Last week, my son had his art examination. It’s a five hour invigilated affair, held in total silence, with restrictions placed on what you can and cannot take into the exam room. On his own initiative, my son took his sketching easel into the examination room and proceeded to set it up. Nobody else had brought an easel (into an art exam! I ask you!). His class teacher began moving toward him to ask him to put it away or to confiscate it, but he stood his ground and the other art teacher decreed that it was quite acceptable to bring a sketching easel into an art exam where he would be expected to sketch to the best of his ability. So the easel stayed.
My son also learned, during his many hours of practicing his drawing, that if he overworked his drawing, it got worse. There was a point at which he was done. Two hours into his five hour exam, he was finished. He knew that filling the time with decoration or fussing would produce a worse result, in his view. So he put his pencils down and waited.

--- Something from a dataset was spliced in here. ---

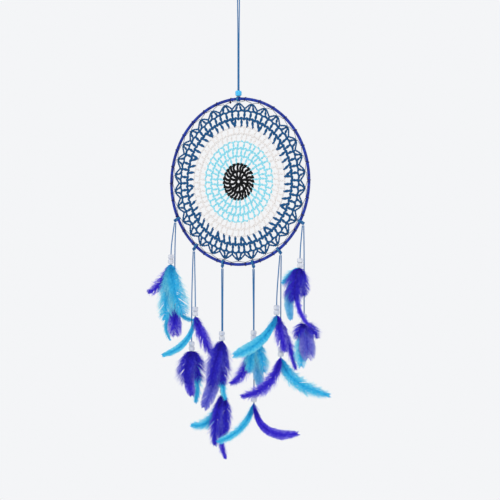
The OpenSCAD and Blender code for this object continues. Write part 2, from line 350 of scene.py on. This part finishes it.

Now some people may view his actions as provocative, unfair and that he should have used his time to the full, but I disagree. He made a decision about what worked best for him, what helped him produce the result he was most satisfied with and he held his ground. He had the courage of his convictions. He was not cowed into drawing on a desk, like everybody else, he was not embarrassed about being the only person with an easel and he knew to stop when he considered his drawing was done. Irrespective of how he is ultimately graded in his exam, I am proud to say he did some very right things in this exam, which will stand him in good stead in his real life.
How many of us, at age sixteen, would have had such clarity, confidence and self assurance about their artistic decisions?